Helpt Putten's Jeugd
21 x 32 in (53 x 81 cm)
Artist: Henk Kabos
On the night of 30 September-1 October 1944, a car carrying two officers and two corporals of the German Army was ambushed by members of the Dutch resistance near the Oldenallerbrug bridge between Putten and Nijkerk. In the attack, a resistance fighter named Frans Slotboom was wounded; he later died. One German officer, Lieutenant Otto Sommer, was also injured, and escaped to a nearby farmhouse to raise the alarm; he died the following day. The two German corporals fled while the second officer, Oberleutnant Eggart, was injured and captured. Due to his wounds, the resistance fighters abandoned him in a place where he could be found by the Germans.

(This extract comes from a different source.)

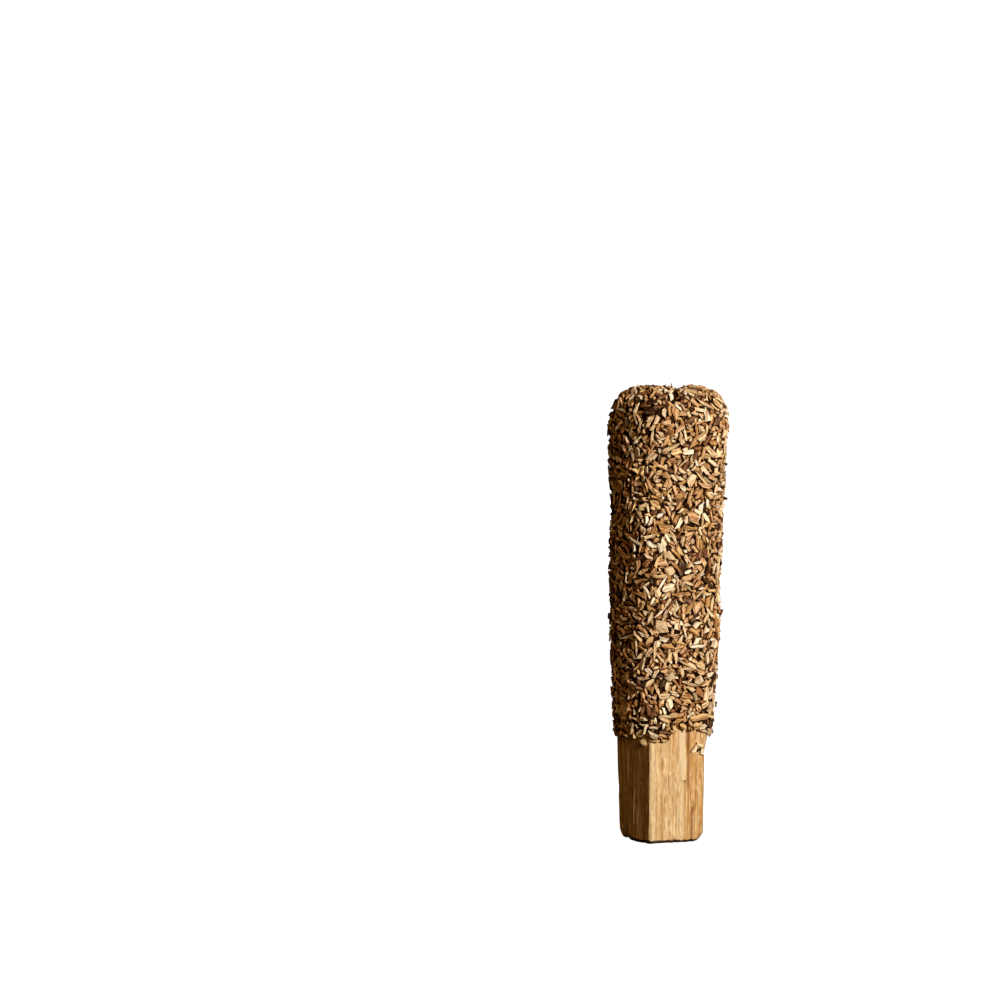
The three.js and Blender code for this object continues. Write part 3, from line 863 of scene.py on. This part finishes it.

The German reprisal raid was conducted the following day. At the command of General Friedrich Christiansen, Putten was surrounded by German forces. The women and men of the village were captured and separated, and over 100 houses in the village were set on fire. Six men and a woman were shot dead during the raid. The women were held at the church until 9 pm, while the men and boys were detained separately nearby at the village school. On 2 October, 661 men between the ages of 18 and 50 were taken to Amersfoort concentration camp, where 59 older or unfit men were released. The remaining 602 men left Amersfoort on 11 October and taken to Neuengamme concentration camp as forced labour. During the transportation, 13 men escaped by jumping off the train. From Neuengamme, some were moved to other camps or sub-camps, including Ladelund, Bergen-Belsen, Meppen-Versen, Beendorf, Wöbbelin and Malchow.
Only 48 men returned after the end of the war, but another 5 died, due to their mistreatment in the camps, after they arrived home. Some people returned crippled, as they had been kept in small cages they could not stand in. As further reprisals, the SS set fire to 105 houses. A total of 552 men and 1 woman died, mostly victims of malnutrition, slave labour, and infectious diseases.